Start of Entries supplied

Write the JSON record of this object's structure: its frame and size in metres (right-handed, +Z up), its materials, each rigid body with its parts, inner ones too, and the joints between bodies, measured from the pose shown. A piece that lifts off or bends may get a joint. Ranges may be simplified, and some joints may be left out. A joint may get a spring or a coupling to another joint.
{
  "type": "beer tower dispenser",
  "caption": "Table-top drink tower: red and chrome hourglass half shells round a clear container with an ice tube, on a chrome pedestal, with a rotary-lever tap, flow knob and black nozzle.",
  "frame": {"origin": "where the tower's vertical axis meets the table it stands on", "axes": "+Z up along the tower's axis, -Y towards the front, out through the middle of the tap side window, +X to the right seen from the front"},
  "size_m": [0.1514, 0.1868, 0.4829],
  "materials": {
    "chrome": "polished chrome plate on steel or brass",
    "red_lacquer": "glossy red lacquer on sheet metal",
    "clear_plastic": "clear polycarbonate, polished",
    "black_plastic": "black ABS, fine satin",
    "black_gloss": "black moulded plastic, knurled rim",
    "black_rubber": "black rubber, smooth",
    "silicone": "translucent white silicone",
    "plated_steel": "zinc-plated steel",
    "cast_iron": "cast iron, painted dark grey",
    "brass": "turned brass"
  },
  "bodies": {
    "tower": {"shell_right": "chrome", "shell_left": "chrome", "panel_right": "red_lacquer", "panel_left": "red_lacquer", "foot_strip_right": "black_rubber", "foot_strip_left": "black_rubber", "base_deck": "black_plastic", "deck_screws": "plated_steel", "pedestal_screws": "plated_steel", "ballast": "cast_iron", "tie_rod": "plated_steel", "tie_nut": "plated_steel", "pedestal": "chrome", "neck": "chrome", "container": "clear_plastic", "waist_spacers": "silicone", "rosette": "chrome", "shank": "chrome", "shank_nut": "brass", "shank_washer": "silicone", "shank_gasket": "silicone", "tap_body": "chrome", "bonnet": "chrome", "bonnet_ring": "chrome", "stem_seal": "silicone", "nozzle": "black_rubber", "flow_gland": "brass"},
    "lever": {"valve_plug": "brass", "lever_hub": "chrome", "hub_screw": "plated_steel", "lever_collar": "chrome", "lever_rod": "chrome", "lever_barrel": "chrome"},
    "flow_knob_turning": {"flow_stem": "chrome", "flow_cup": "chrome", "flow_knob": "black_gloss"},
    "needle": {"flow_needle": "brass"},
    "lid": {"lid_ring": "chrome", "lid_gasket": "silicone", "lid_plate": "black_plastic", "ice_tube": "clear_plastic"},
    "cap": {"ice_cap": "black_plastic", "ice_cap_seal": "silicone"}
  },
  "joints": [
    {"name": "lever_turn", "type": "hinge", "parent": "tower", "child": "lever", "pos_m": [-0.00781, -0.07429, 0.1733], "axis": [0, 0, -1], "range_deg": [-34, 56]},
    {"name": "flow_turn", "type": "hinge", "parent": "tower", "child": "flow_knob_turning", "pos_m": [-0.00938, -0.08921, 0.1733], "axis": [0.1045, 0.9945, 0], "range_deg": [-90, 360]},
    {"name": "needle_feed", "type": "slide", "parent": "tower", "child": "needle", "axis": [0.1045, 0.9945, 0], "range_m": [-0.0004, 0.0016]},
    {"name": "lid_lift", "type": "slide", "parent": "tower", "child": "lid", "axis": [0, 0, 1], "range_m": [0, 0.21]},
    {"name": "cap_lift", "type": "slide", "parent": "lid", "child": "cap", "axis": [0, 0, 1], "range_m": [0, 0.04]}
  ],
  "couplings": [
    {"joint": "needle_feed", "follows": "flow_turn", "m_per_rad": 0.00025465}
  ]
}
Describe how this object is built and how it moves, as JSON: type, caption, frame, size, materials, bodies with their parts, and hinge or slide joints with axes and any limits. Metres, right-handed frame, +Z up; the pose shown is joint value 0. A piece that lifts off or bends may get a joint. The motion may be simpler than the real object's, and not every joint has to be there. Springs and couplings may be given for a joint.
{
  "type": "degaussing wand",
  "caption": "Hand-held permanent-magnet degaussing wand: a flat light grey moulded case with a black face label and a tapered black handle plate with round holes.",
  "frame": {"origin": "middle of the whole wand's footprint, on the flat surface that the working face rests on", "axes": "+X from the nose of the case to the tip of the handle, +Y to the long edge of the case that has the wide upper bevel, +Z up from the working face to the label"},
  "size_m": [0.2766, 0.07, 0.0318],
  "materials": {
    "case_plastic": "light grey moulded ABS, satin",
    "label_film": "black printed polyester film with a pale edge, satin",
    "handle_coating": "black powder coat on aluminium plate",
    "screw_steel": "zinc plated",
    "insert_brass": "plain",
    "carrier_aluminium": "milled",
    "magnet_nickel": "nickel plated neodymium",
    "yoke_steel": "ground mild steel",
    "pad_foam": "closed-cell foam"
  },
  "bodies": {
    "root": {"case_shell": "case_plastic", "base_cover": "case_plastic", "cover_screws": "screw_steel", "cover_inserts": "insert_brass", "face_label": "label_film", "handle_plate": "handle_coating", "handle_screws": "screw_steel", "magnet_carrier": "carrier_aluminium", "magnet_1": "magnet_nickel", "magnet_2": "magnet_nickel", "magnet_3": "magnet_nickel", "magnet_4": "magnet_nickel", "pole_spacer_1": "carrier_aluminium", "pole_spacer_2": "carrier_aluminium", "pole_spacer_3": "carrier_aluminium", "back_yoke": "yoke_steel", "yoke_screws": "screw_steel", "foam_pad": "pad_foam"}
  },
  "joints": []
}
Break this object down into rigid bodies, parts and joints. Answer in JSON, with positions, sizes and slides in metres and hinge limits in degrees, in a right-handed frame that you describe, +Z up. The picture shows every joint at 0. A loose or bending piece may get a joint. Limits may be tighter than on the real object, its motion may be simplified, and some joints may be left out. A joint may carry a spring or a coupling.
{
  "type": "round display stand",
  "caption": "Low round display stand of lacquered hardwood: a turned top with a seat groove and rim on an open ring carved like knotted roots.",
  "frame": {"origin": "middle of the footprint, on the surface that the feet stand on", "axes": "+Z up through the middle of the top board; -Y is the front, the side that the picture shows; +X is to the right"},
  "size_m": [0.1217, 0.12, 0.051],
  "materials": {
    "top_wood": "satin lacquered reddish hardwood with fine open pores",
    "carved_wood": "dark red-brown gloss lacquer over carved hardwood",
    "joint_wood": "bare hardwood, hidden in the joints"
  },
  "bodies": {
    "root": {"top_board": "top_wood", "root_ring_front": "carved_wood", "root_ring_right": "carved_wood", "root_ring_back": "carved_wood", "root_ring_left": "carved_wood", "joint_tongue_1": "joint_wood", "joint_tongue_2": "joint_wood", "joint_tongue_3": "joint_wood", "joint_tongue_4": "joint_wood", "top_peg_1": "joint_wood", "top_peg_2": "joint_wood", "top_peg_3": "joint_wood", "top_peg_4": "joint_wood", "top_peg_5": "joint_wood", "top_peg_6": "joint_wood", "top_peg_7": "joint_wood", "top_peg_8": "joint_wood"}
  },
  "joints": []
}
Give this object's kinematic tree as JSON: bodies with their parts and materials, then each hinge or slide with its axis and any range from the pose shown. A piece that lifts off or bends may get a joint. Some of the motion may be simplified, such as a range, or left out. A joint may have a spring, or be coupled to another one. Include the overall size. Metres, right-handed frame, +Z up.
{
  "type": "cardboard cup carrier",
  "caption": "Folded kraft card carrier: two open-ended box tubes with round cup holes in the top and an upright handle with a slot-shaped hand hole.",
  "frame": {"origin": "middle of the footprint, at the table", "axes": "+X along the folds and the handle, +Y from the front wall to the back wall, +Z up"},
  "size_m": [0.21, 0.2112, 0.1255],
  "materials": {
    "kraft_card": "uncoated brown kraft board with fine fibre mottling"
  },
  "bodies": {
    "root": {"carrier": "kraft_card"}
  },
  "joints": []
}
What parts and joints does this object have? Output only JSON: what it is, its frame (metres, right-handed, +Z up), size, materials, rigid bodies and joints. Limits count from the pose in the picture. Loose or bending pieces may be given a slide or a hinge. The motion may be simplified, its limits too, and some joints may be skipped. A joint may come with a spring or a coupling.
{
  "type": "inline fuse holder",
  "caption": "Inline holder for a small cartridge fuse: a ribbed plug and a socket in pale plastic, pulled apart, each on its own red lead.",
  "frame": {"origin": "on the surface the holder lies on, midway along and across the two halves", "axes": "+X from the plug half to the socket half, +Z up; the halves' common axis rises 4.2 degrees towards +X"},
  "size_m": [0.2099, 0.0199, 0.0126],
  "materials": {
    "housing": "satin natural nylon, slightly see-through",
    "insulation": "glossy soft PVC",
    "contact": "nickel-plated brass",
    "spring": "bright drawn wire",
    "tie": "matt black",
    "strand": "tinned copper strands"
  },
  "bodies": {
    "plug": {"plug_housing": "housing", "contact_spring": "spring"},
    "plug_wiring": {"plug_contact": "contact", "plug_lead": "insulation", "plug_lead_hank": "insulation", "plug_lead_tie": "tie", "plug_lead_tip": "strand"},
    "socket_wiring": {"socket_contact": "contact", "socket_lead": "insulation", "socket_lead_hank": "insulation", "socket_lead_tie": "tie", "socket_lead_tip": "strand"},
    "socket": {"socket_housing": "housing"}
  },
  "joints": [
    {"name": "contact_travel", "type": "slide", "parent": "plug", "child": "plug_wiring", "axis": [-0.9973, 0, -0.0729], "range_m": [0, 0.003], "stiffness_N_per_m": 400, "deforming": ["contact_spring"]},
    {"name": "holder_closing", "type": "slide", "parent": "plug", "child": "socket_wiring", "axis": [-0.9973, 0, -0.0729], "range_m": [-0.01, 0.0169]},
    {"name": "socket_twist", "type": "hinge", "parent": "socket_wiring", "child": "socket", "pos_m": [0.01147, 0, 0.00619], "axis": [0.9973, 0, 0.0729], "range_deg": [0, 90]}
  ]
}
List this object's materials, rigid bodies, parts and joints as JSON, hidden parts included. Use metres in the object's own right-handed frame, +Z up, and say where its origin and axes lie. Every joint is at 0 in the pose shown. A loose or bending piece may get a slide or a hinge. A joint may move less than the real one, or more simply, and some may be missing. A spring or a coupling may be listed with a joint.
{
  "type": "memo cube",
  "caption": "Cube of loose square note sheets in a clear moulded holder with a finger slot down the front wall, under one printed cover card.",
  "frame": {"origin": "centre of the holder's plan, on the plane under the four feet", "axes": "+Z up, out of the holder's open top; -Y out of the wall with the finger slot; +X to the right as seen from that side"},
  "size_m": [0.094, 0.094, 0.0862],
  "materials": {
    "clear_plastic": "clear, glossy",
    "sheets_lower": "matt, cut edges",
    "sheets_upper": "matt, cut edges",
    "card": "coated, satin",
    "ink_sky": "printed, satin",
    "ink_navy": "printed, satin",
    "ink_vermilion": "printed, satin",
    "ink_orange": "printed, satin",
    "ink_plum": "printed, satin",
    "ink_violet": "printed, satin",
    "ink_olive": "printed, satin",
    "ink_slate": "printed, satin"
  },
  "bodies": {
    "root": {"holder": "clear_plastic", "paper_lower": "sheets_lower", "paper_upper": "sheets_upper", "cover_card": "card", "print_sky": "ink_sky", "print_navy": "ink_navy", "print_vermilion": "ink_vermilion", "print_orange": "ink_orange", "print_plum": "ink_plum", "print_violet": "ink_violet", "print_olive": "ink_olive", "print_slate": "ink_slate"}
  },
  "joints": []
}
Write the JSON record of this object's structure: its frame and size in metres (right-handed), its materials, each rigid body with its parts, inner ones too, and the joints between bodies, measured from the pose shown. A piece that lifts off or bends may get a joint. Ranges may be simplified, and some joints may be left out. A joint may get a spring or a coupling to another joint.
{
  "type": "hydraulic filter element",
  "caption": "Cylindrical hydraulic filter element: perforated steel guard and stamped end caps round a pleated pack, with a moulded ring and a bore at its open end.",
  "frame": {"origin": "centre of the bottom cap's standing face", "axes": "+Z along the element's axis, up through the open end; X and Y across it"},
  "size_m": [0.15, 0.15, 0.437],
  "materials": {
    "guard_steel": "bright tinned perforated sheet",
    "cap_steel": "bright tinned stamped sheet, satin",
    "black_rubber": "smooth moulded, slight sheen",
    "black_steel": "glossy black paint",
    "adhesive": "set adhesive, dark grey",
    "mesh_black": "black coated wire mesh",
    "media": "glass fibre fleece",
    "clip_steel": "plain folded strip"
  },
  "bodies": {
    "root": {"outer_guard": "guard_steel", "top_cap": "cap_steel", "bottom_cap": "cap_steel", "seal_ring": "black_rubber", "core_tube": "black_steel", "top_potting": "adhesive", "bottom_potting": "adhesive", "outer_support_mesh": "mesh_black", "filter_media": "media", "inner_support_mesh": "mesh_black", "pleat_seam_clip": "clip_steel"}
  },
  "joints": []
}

End of Entries supplied

How many lines in these records hold the string "shows"? Reply with the number alone.

2